Alarmed by these demonstrations, the Gentlemen of the Chamber decided to mitigate the punishment inflicted upon the elder Sainval, who was, accordingly, granted permission to leave Clermont and to play in the provinces. Everywhere she was received with frantic enthusiasm. At Bordeaux, at the conclusion of the play, two cupids descended from a cloud to crown her with laurels, and the audience pelted her with flowers until the stage resembled a flower-garden.
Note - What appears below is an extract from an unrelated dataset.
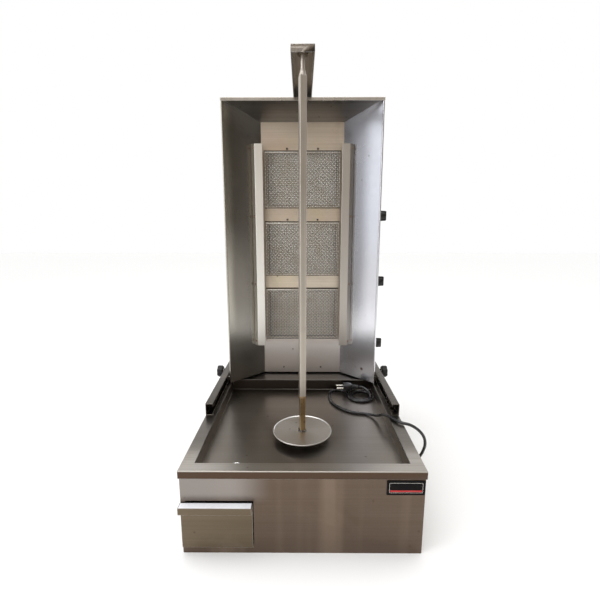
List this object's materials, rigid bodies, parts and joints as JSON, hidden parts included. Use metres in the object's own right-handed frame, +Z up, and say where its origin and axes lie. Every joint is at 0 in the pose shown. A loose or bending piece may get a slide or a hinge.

By far the wisest course would have been to reinstate Mlle. Sainval at the Comédie-Française and thus deprive the turbulent patrons of that institution of any further excuse for demonstrations in her favour and against her rival. But, since the Gentlemen of the Chamber were of opinion that this would be too great a concession to popular clamour, it was decided to endeavour to direct public attention from Mlle. Sainval and her wrongs by recalling Mlle. Raucourt.